Directions
Find each line holding the word "that" and give the total alone.
━━━━━━━━
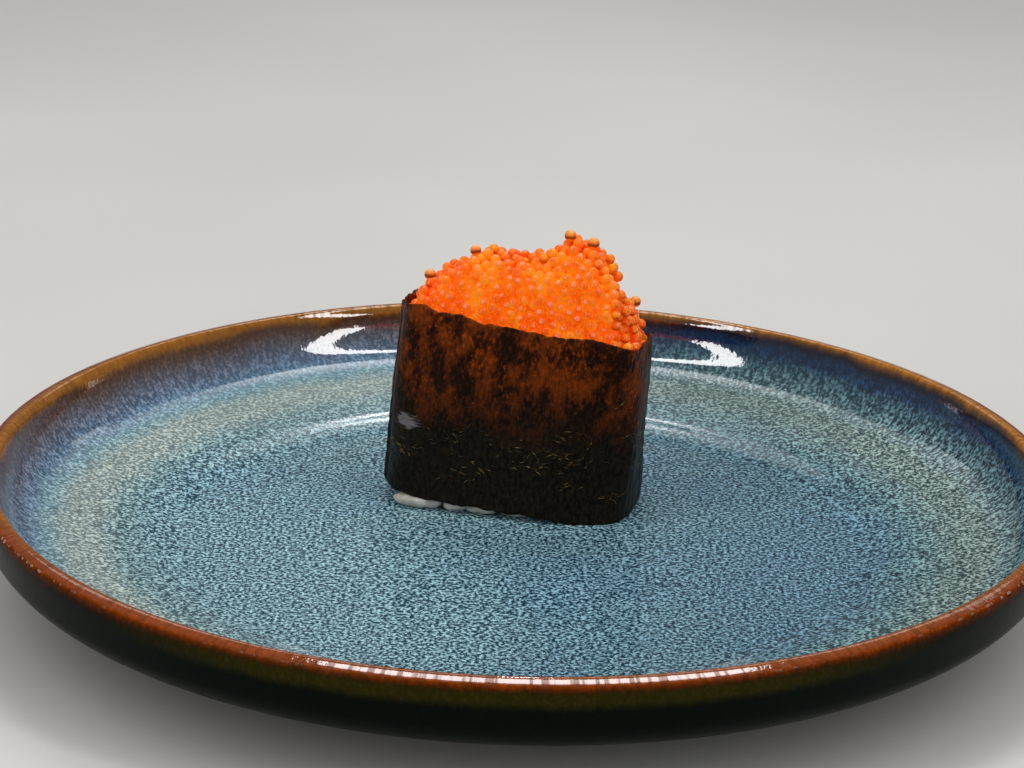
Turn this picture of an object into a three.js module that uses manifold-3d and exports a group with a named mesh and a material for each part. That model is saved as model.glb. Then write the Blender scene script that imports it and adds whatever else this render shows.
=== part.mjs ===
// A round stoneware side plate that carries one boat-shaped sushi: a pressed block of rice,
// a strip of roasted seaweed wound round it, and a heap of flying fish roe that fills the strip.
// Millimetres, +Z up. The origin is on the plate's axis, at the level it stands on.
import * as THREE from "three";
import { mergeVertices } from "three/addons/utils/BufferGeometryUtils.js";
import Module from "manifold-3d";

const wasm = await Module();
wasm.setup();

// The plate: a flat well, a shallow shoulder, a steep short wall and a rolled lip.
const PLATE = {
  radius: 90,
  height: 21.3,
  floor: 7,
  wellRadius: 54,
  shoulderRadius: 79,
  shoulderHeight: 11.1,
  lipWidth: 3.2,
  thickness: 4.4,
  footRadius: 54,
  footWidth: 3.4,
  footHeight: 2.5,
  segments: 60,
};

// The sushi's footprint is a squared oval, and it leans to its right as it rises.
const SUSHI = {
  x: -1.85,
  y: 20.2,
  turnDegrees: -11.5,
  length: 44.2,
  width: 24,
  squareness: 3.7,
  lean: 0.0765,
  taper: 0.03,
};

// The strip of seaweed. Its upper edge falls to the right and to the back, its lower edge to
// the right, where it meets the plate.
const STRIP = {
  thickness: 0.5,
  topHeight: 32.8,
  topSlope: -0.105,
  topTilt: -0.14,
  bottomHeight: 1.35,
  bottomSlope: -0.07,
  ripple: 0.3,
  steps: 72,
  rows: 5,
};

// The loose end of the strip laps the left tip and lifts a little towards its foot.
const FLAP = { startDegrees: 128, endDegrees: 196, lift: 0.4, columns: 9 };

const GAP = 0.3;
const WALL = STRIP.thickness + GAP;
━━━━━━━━
Full solution
3